Placeres veniales

José Antonio Ponte Far VIÉNDOLAS PASAR

FERROL

05 feb 2017 . Actualizado a las 05:00 h.

Estaba leyendo tranquilamente el periódico y saboreando ese café mañanero que me reconcilia con el mundo, en la cafetería que frecuento a diario, cuando el pitido del móvil me avisa de que me entró un mensaje. En efecto, es un correo de Iberia que me ofrece un viaje para «empezar el año del gallo en Shanghái y disfrutar del festival de las linternas». Vuelvo al café y al periódico lamentando que este tipo de asaltos publicitarios no estén prohibidos.
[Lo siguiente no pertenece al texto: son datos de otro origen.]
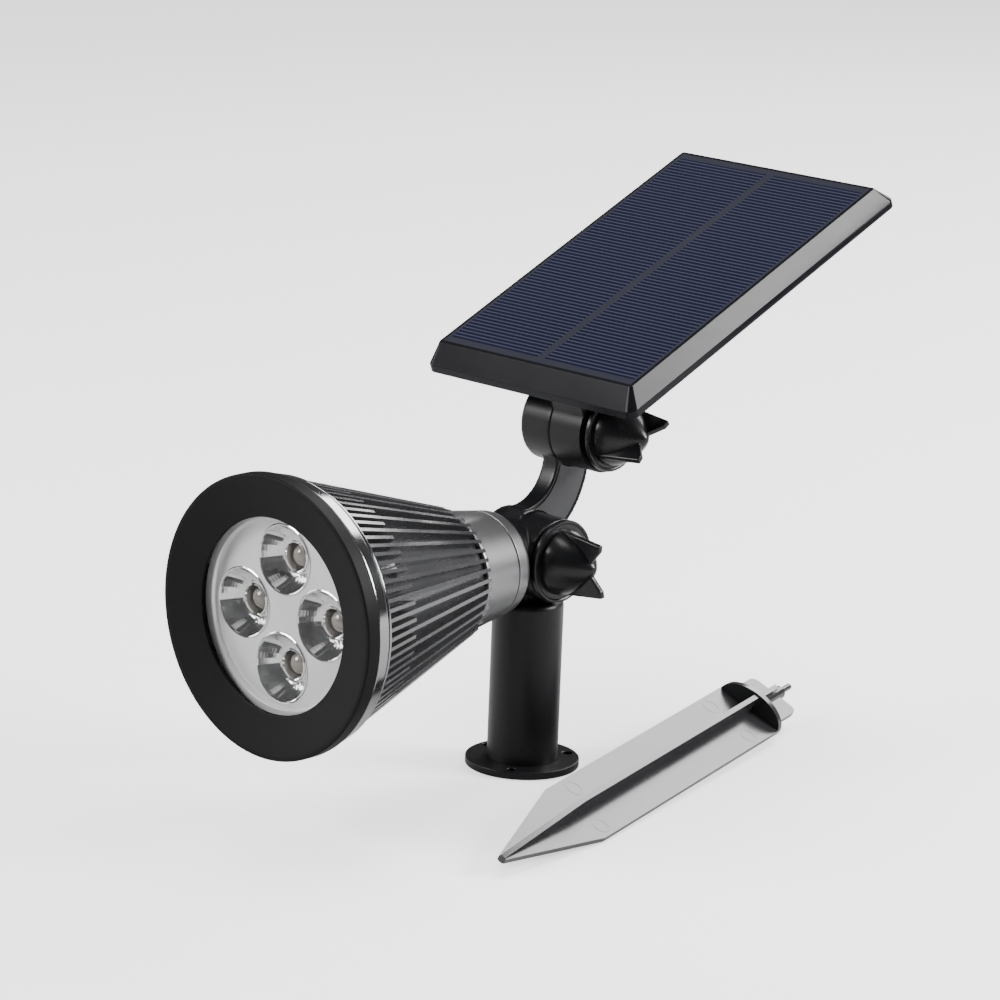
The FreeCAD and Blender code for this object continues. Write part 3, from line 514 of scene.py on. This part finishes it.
def clampKnob(name, start, rimRadius, centre, degrees):
    # rimmed disc and bullet nose, with a thin two-eared blade through it
    face = knob["disc"] - knob["lip"]
    outline = []
    for k in range(knob["steps"], -1, -1):          # nose, tip to root
        t = k / knob["steps"]
        bullet = knob["nose"] * (1 - t ** knob["swell"])
        point = knob["noseTip"] * t * (1 - t ** knob["pointPower"])
        outline.append((face + (knob["length"] + knob["lip"]) * t, bullet + point))
    outline += [(face, rimRadius - knob["lipWidth"]),
                (face + knob["lip"] * 0.8, rimRadius - knob["lipWidth"] * 0.8),
                (knob["disc"], rimRadius - knob["lipWidth"] * 0.5),
                (face + knob["lip"] * 0.7, rimRadius - 0.15), (face - 0.1, rimRadius),
                (knob["rimEdge"], rimRadius), (0.0, rimRadius - knob["rimEdge"]),
                (0.0, knob["bore"]), (knob["boreDepth"], knob["bore"]), (knob["boreDepth"], 0.0)]
    origin = Vector((start * mm, centre.y, centre.z))
    body = turned(name, outline, origin, Vector((1, 0, 0)), steps=96, closed=False)
    end = knob["disc"] + knob["length"]
    root, tip, ear = knob["bladeRoot"], knob["bladeEnd"], end + knob["ear"]
    earSide, earInner = ear - knob["earTip"], tip - knob["earWidth"]
    valley, valleyHalf = end - knob["valley"], knob["valleyHalf"]
    shape = [(knob["disc"], -root), (ear, -tip), (earSide, -earInner), (valley, -valleyHalf),
             (end - knob["crest"], 0), (valley, valleyHalf), (earSide, earInner), (ear, tip),
             (knob["disc"], root)]
    tilt = math.radians(degrees)
    across = Vector((0, -math.sin(tilt), math.cos(tilt)))
    thick = Vector((0, math.cos(tilt), math.sin(tilt))) * (knob["blade"] * mm)
    mesh = bpy.data.meshes.new(name + "Blade")
    corners = [origin + Vector((a * mm, 0, 0)) + across * (r * mm) - thick / 2 for a, r in shape]
    mesh.from_pydata([tuple(c) for c in corners], [], [tuple(range(len(corners)))])
    blade = bpy.data.objects.new(name + "Blade", mesh)
    bpy.context.scene.collection.objects.link(blade)
    openMesh(blade)
    bpy.ops.mesh.select_all(action="SELECT")
    bpy.ops.mesh.extrude_region_move(TRANSFORM_OT_translate={"value": tuple(thick)})
    bpy.ops.mesh.select_all(action="SELECT")
    bpy.ops.mesh.normals_make_consistent(inside=False)
    closeMesh()
    edges = blade.modifiers.new("edges", "BEVEL")
    edges.width = knob["bladeEdge"] * mm
    edges.segments = 3
    edges.limit_method = "ANGLE"
    applyAll(blade)
    pickOnly(body)
    blade.select_set(True)
    bpy.ops.object.join()
    smoothBy(body, 38)
    return body


lowerKnob = clampKnob("lowerKnob", 13.2, 14.0, lowerAxis, 7)
finishPiece(lowerKnob, "lower_clamp", knobBlack.material, ("lower_knob",))
upperKnob = clampKnob("upperKnob", 15.2, 13.4, upperAxis, -52)
finishPiece(upperKnob, "upper_clamp", knobBlack.material, ("upper_knob",))
print("stage: knobs made")


# panel

rounded("panel_housing", "panelHousing", "panel", panelBlack.material, 0.28, 3)
rounded("panel_cover", "panelCover", "panel", coverBlack.material, 0.25, 2)
rounded("panel_bracket", "panelBracket", "panel", satinBlack.material, 0.35, 3)
rounded("power_button", "powerButton", "button", rubberBlack.material, 0.2, 2)
print("stage: panel made")


# stake

rounded("ground_stake", "groundStake", "stake", stakeBlack.material, 0.55, 3)
stake = {"x": 74.0, "y": -90.0, "turn": 13.9, "pitch": 1.27, "roll": 28.0, "wall": 1.8}


def tipHeight():
    # height of the stake's foremost corner, at its tip
    tip = min((v.co for v in nodes["ground_stake"].data.vertices), key=lambda co: co.y)
    return tip.z


def ejectorMarks():
    # faint round marks that the mould leaves on the blades
    marks = {"radius": 3.2, "ring": 0.35, "proud": 0.2, "sunk": -0.05,
             "spots": ((8.2, 52.0), (-8.0, 60.0), (-8.0, 160.0), (8.2, 160.0))}
    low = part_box("ground_stake")[0].z + tipHeight()
    frameTurn = (Matrix.Rotation(math.radians(stake["turn"]), 4, "Z")
                 @ Matrix.Rotation(math.radians(stake["pitch"]), 4, "X")
                 @ Matrix.Rotation(math.radians(stake["roll"]), 4, "Y"))
    place = Matrix.Translation(Vector((stake["x"] * mm, stake["y"] * mm, low))) @ frameTurn
    upward = (place.to_3x3() @ Vector((0, 0, 1))).normalized()
    made = []
    for number, (aside, along) in enumerate(marks["spots"]):
        centre = place @ Vector((aside * mm, along * mm, stake["wall"] / 2 * mm))
        inner = marks["radius"] - marks["ring"]
        outline = [(marks["sunk"], marks["radius"]), (marks["proud"], marks["radius"]),
                   (marks["proud"], inner), (marks["sunk"], inner)]
        made.append(turned(f"mark{number}", outline, centre, upward, steps=40))
    pickOnly(made[0])
    for other in made[1:]:
        other.select_set(True)
    bpy.ops.object.join()
    made[0].name = "stakeMarks"
    return finishPiece(made[0], "stake", stakeBlack.material)


ejectorMarks()
print("stage: stake made")


# floor, light and camera

def floorAndLight():
    # the floor shows itself brighter to the camera than it lights the object
    studio = {"floorSize": 8, "floorDrop": 0.0002, "bounce": (0.55, 0.55, 0.555, 1), "glow": 1.1,
              "sky": (0.97, 0.98, 1.0, 1), "skyStrength": 0.10, "aimHeight": 0.09}
    bpy.ops.mesh.primitive_plane_add(size=studio["floorSize"], location=(0, 0, -studio["floorDrop"]))
    floor = bpy.context.active_object
    floor.name = "paleFloor"
    pale = Look("paleFloorLook", Roughness=0.6)
    pale.feed("Base Color", pale.noise(3.0).blend((0.88, 0.88, 0.885), (0.90, 0.90, 0.905)))
    dim = pale.tree.nodes.new("ShaderNodeBsdfDiffuse")
    dim.inputs["Color"].default_value = studio["bounce"]
    rays = pale.tree.nodes.new("ShaderNodeLightPath")
    mix = pale.tree.nodes.new("ShaderNodeMixShader")
    pale.tree.links.new(rays.outputs["Is Camera Ray"], mix.inputs[0])
    pale.tree.links.new(dim.outputs[0], mix.inputs[1])
    pale.tree.links.new(pale.shader.outputs[0], mix.inputs[2])
    pale.shader.inputs["Emission Color"].default_value = (1, 1, 1, 1)
    pale.shader.inputs["Emission Strength"].default_value = studio["glow"]
    pale.tree.links.new(mix.outputs[0], pale.tree.nodes["Material Output"].inputs["Surface"])
    floor.data.materials.append(pale.material)
    world = bpy.data.worlds.new("studioWorld")
    bpy.context.scene.world = world
    world.use_nodes = True
    background = world.node_tree.nodes["Background"]
    background.inputs[0].default_value = studio["sky"]
    background.inputs[1].default_value = studio["skyStrength"]
    boxes = [("keyBox", (-0.75, -1.3, 0.95), 0.7, 36.0), ("sideBox", (1.1, 0.95, 0.82), 0.6, 42.0),
             ("topBox", (0.1, 0.2, 1.6), 1.0, 24.0), ("backBox", (-0.3, 1.5, 1.1), 0.9, 22.0),
             ("frontCard", (-1.35, -0.75, 0.25), 0.4, 4.5)]
    for name, place, size, power in boxes:
        bpy.ops.object.light_add(type="AREA", location=place)
        lamp = bpy.context.active_object
        lamp.name = name
        lamp.data.size = size
        lamp.data.energy = power
        aim = Vector((0, 0, studio["aimHeight"])) - Vector(place)
        lamp.rotation_mode = "QUATERNION"
        lamp.rotation_quaternion = aim.to_track_quat("-Z", "Y")


def studioCamera():
    shot = {"turn": 41.94, "rise": 14.85, "lean": -2.29, "reach": 1450.6, "lens": 156.7,
            "aside": -10.3, "above": 11.3}
    turn, rise, lean = (math.radians(shot[key]) for key in ("turn", "rise", "lean"))
    back = Vector((math.sin(turn) * math.cos(rise), -math.cos(turn) * math.cos(rise), math.sin(rise)))
    right = Vector((math.cos(turn), math.sin(turn), 0))
    up = back.cross(right)
    cameraX = right * math.cos(lean) - up * math.sin(lean)
    cameraY = right * math.sin(lean) + up * math.cos(lean)
    target = Vector((0, 0, 80)) * mm
    eye = target + back * (shot["reach"] * mm)
    aim = target + cameraX * (shot["aside"] * mm) + cameraY * (shot["above"] * mm)
    zAxis = (eye - aim).normalized()
    xAxis = (cameraX - zAxis * cameraX.dot(zAxis)).normalized()
    yAxis = zAxis.cross(xAxis)
    bpy.ops.object.camera_add(location=eye)
    camera = bpy.context.active_object
    camera.rotation_mode = "QUATERNION"
    camera.rotation_quaternion = Matrix((xAxis, yAxis, zAxis)).transposed().to_quaternion()
    camera.data.lens = shot["lens"]
    camera.data.sensor_width = 36
    camera.data.clip_start = 0.1
    camera.data.clip_end = 20
    bpy.context.scene.camera = camera


floorAndLight()
studioCamera()
print("stage: floor, light and camera set")
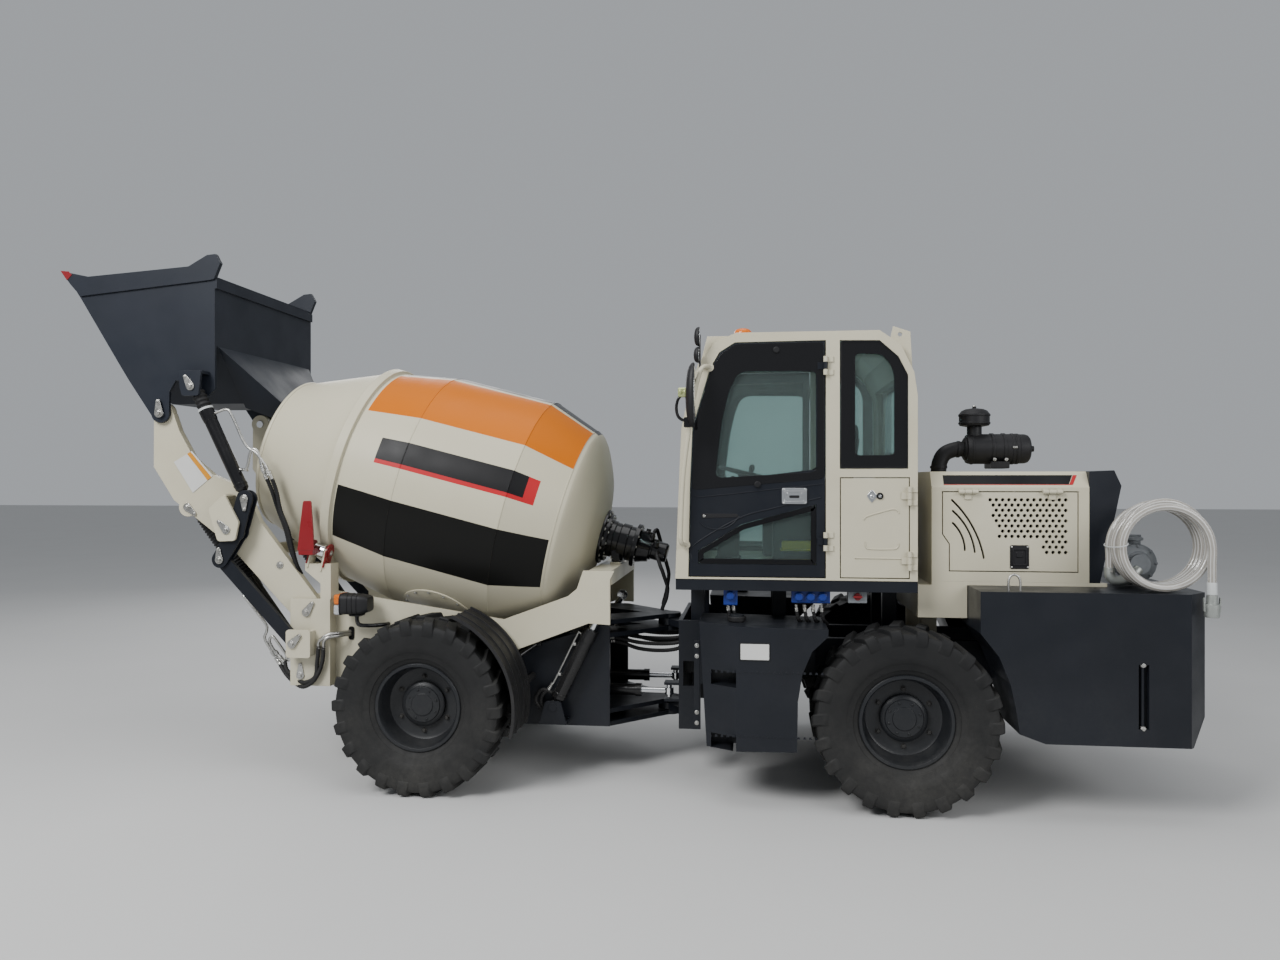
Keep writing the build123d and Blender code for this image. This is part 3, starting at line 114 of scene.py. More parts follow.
def smooth_line(corners, count=8):
    """A Catmull-Rom line through the corners: each stretch is a cubic of the two corners and their neighbours."""
    p = np.array(corners, float)
    p = np.vstack([2 * p[0] - p[1], p, 2 * p[-1] - p[-2]])
    t = np.linspace(0, 1, count, endpoint=False)[None, :, None]
    a, b, c, d = p[:-3, None], p[1:-2, None], p[2:-1, None], p[3:, None]
    line = 0.5 * (2 * b + (c - a) * t + (2 * a - 5 * b + 4 * c - d) * t ** 2 + (3 * b - a - 3 * c + d) * t ** 3)
    return np.vstack([line.reshape(-1, 3), p[-2]])


def carried(line, radius, sides=12, ripple=0.0, turns=0.0):
    """A circle carried along a line: line + radius * (cos a * n + sin a * b), n and b square to the line's own way.
    A ripple adds ripple * cos(a + 2 pi * turns * share) to the radius, as a spiral sleeve has."""
    line = np.array(line, float)
    way = np.gradient(line, axis=0)
    way /= np.linalg.norm(way, axis=1)[:, None]
    helpers = np.array([(1, 0, 0), (0, 1, 0), (0, 0, 1), (1, 1, 0), (0, 1, 1), (1, 0, 1), (1, -1, 0)], float)
    helpers /= np.linalg.norm(helpers, axis=1)[:, None]
    helper = helpers[np.argmin(np.abs(way @ helpers.T).max(0))]
    n = np.cross(way, helper)
    n /= np.linalg.norm(n, axis=1)[:, None]
    b = np.cross(way, n)
    a = even(sides)[None, :, None]
    share = np.linspace(0, 1, len(line))[:, None, None]
    radius = np.broadcast_to(np.array(radius, float).reshape(-1, 1, 1), (len(line), 1, 1))
    reach = radius + ripple * np.cos(a + turns * 2 * pi * share)
    return rings(line[:, None] + reach * (np.cos(a) * n[:, None] + np.sin(a) * b[:, None]))


def pipe(corners, radius, sides, count=10, ripple=0.0, turns=0.0):
    """A circle carried along a smooth line through some corners."""
    return carried(smooth_line(corners, count), radius, sides, ripple, turns)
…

Tengo que preguntar a un amigo entendido cómo hay que hacer para evitar que me incordien. No soy el destinatario adecuado ni me gusta que me molesten con ofertas que no solicito. Porque, ¿qué se me pierde a mí en Shanghái celebrando el año del gallo (con todo el respeto para los chinos que lo celebren) y en un festival de linternas? Mientras le doy un sorbo al café reconfortante, pienso que este es el efecto de esa fiebre que se desató en nuestra actual sociedad por los viajes, por ir a cualquier parte, da igual a dónde, el caso es poder decir luego que se estuvo allí y confirmarlo enseñando las fotos que se traen en el teléfono móvil. Viajar siempre fue una fuente de conocimiento y de experiencia. Pero dejó de serlo cuando los viajeros se convirtieron en turistas, organizados en hordas anónimas, que van y vienen sin apenas conciencia de por qué y para qué han ido. Los viajeros de antes sabían lo que querían y lo que buscaban, porque para ellos viajar era conocer nuevos lugares, otras culturas, otras gentes con su lengua y costumbres propias. Así fue siempre hasta ahora. Ya los celtas enfilaban el camino del Finis terrae, en un intento de divisar el «Más Allá» y tratar de entender lo ininteligible. Fueron muchos los cristianos que ponían rumbo a los Santos Lugares en un empeño al que podían dedicar toda su vida. Y ya mucho antes, lo cuenta el griego Píndaro, hubo la expedición de los Argonautas: cincuenta griegos comandados por Jasón, se hicieron a la mar y afrontaron todo tipo de peligros en busca del Vellocino de Oro. Algo parecido a lo que harían siglos más tarde los caballeros del Rey Arturo buscando el Santo Grial.

Este momento, con el café, el periódico, el ambiente amable del local, la lluvia que cae plácidamente al otro lado de la ventana, no lo cambio por ningún viaje exótico. No creo en los paraísos artificiales y, además, alguna vez que he ido a algún país lejano, he sentido nostalgia de pequeñas cosas que llenan la vida diaria, que de repente desaparecen y uno se da cuenta de lo que valen. Recuerdo la melancolía que sentí en el único viaje que hice a Nueva York, cuando una mañana de invierno, como la de hoy, entré en lo que se suponía una cafetería, a tomar un café. Lo que me sirvieron fue un sucedáneo ultrajante para cualquier persona con un mínimo sentido del gusto. Y el atentado se consumó al venir servido en un vaso de corcho sintético y una pajita de plástico para que uno, ya abatido, pueda revolver tristemente el azúcar. Sentí la añoranza del sabor y el aroma del café negro y verdadero, y hasta de la taza de porcelana, del tacto y del tintineo de las cucharillas, que, como sabemos por aquí, son un indicio sonoro de la felicidad. Y aún más: después de una comida desangelada sin un vaso de vino y sin aceite, ni siquiera un humilde café. Por eso, decididamente me quedo con estos placeres veniales antes que embarcarme en viajes deslumbrantes.